I watch these videos a lot. I see them many times, as I trim a few seconds, adjust the color settings, try to improve the audio. Over and over I watch, so I see things. I don’t expect you to notice the same, although it’s there if you look.
They shift in their chairs. Their eyes glance to the side, to the front, down and back up. They suddenly remember to smile. They say, “Let us pray,” and the voice quavers just a tiny bit, just nerves, and then they begin the prayer and I want to burst into tears.
What was once easy and relaxed has now become awkward and foreign, and still we persist. This is unfamiliar territory and we are still learning, but we never stop trying, and we will never stop loving each other. This is love, live and unrehearsed. This is how you know who we are.
Many of you have been kind and gracious to me, imagining that I’m toiling in front of my computer, trying to stitch together some semblance of worship, an echo of it, a facsimile. I’m grateful for this and still I try to explain – you have given me a gift. We’ve all had to adjust and change, to learn and relearn, and I’ve been able to watch.

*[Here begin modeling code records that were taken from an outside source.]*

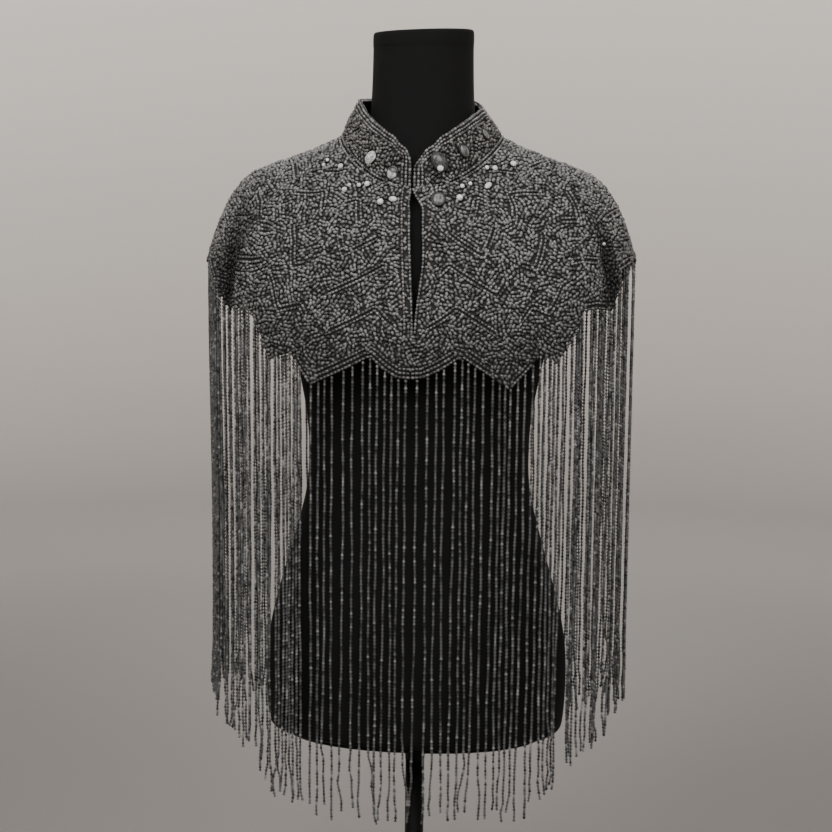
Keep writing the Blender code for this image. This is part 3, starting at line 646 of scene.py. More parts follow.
def bead_row_tree():
    """Beads threaded end to end along lines, in the painted shade that the cloth under them has."""
    tree, given = mesh_tree("bead rows", (
        ("Pitch", "Float", 0.0041), ("Bead length", "Float", 0.0052),
        ("Bead width", "Float", 0.0034), ("Size spread", "Float", 0.18), ("Cloth", "Object"),
    ))
    even = stations(tree, given, given["Pitch"])
    cloth = put(tree, "GeometryNodeObjectInfo", {"Object": given["Cloth"]})["Geometry"]
    # painted shade, read from the cloth under the row
    shade = put(tree, "GeometryNodeInputNamedAttribute", {"Name": "hollow"}, data_type="FLOAT")
    below = put(tree, "GeometryNodeSampleNearestSurface",
                {"Mesh": cloth, "Value": shade["Attribute"]}, data_type="FLOAT")
    shaded = stored(tree, even, "hollow", below["Value"])
    tangent = put(tree, "GeometryNodeInputTangent")
    return end_with_beads(tree, given, shaded, tangent, chance(tree, 0.0, 1.0, 7),
                          bead_size(tree, given, 3))


def stations(tree, given, step):
    """Evenly spaced points along the lines given."""
    lines = put(tree, "GeometryNodeMeshToCurve", {"Mesh": given})
    return put(tree, "GeometryNodeResampleCurve", {"Curve": lines, "Length": step}, mode="LENGTH")


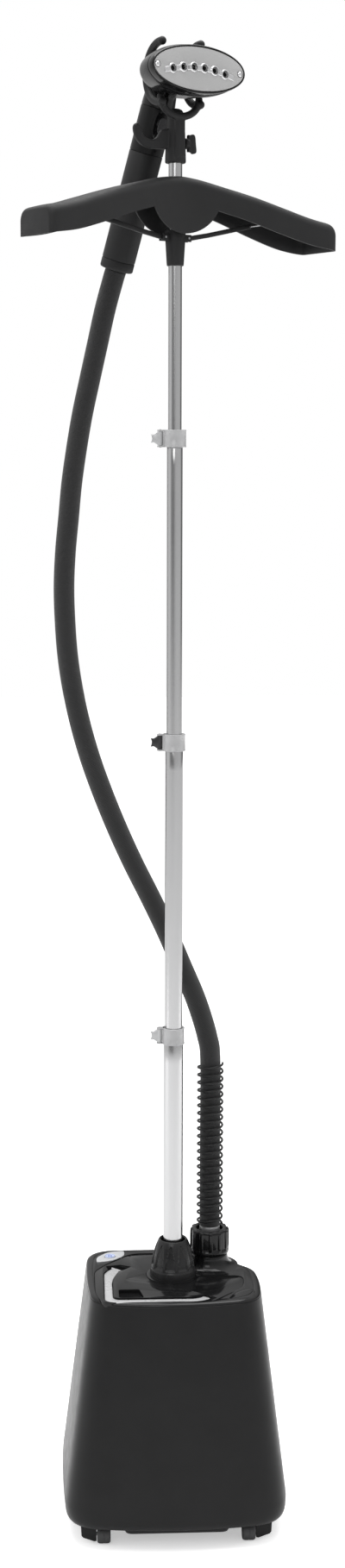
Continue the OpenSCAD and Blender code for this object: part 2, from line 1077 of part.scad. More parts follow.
module sole_screws() {
  color("silver")
    at_head()
      for (s = [-1, 1])
        translate([s * 53, -40, 0])
          rotate([90, 0, 0]) {
            cylinder(h = 3.4, r = 1.7);
            translate([0, 0, 3.4])
              cylinder(h = 1.2, r = 3.2);
          }
}

module handle_barrel() {
  color("black")
    at_handle()
      difference() {
        translate([0, 0, 137])
          cylinder(h = handle_len - 137.4, r = handle_r);
        translate([0, 0, 130])
          cylinder(h = 70, r = handle_r - 2.6);
        rotate([0, 0, -26])
          translate([handle_r - 1.4, -5, 153.5])
            cube([10, 10, 34]);
      }
}

module handle_grip() {
  color("dimgray")
    at_handle()
      difference() {
        translate([0, 0, 12])
          cylinder(h = 124.6, r = handle_r);
        translate([0, 0, 10])
          cylinder(h = 130, r = handle_r - 2.6);
      }
}

module handle_end() {
  color("dimgray")
    at_handle()
      difference() {
        union() {
          translate([0, 0, 0.4])
            cylinder(h = 1.8, r1 = handle_r - 1.6, r2 = handle_r);
          translate([0, 0, 2.2])
            cylinder(h = 9.4, r = handle_r);
        }
        translate([0, 0, -1])
          cylinder(h = 20, r = 10);
      }
}

module steam_slider() {
  color("gray")
    at_handle()
      rotate([0, 0, -26])
        translate([handle_r - 1.3, 0, 171])
          rotate([0, 90, 0])
            difference() {
              scale([2.1, 1, 1])
                cylinder(h = 3.2, r = 4.4);
              for (x = [-4, 0, 4])
                translate([x, 0, 4.6])
                  rotate([90, 0, 0])
                    cylinder(h = 12, r = 1.8, center = true);
            }
}

base_pan();
body_shell();
deck_cover();
control_leaf();
power_button();
pole_socket();
pole_collar();
tank_dock();
boiler();
heating_element();
water_pump();
circuit_board();
water_pipe();
steam_pipe();
hose_outlet();
hose_nut();
hose_spring();
steam_hose();
cord_gland();
base_screws();
tank_body();
tank_lid();
tank_cap();
bail();
castor_sockets();
fork_fl();
fork_fr();
fork_bl();
fork_br();
wheel_fl();
wheel_fr();
wheel_bl();
wheel_br();
tube_4();
tube_3();
tube_2();
tube_1();
band_3();
band_2();
band_1();
lever_3();
lever_2();
lever_1();
pin_3();
pin_2();
pin_1();
hanger_shell();
hanger_collar();
strut_left();
strut_right();
strut_pins();
holder();
thumb_screw();
head_shell();
sole_plate();
sole_screws();
handle_barrel();
handle_grip();
handle_end();
steam_slider();
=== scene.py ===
"""Looks of a free-standing garment steamer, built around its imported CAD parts.

Lengths are in millimetres in the tables below and in metres in Blender. The pole stands on
the Z axis, X is to the right, -Y is the front."""
import json
import math

import bmesh
import bpy
from mathutils import Matrix, Vector


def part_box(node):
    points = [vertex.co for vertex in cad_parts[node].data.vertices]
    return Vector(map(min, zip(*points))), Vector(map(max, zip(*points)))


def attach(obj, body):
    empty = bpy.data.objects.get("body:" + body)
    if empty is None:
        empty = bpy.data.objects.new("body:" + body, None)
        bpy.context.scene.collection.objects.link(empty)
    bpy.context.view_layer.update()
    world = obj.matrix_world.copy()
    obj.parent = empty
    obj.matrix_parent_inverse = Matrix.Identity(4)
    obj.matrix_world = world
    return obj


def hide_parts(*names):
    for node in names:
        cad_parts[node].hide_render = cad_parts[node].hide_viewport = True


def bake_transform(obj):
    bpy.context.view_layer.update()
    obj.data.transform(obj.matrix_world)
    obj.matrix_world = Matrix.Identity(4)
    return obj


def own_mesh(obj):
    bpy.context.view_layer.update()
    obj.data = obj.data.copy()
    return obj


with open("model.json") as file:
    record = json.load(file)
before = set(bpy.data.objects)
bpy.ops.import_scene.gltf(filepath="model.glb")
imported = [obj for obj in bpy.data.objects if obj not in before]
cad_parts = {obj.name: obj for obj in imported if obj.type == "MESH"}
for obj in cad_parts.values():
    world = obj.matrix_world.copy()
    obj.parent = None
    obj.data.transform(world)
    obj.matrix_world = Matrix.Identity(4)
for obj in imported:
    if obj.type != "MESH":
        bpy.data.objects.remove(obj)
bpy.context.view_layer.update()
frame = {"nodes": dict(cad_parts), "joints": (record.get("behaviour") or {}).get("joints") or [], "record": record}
MM = 0.001
SCENE = bpy.context.scene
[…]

As I said, it feels like holy ground. If I ever wore shoes, which these days I mostly do not, I’d slip them off.
Candis O’Rear joked the other night on Zoom that she enjoyed grocery shopping, despite the anxiety, because it reminded her that people are three-dimensional creatures, not just flat images on our monitors.
Please listen to me: We have so many dimensions. I see them every week. I rejoice and I am in awe.
We’re going to see faces again. We’re going to sing together again. We’re going to be three-dimensional together, again, someday.
But these days, we accept the discomfort, and the difference. We learn new ways, we celebrate the old ones, we cherish it all, we stand before God and each other and our iPads and we say, This is the day that the Lord has made, and it turns out to be true, it always has been.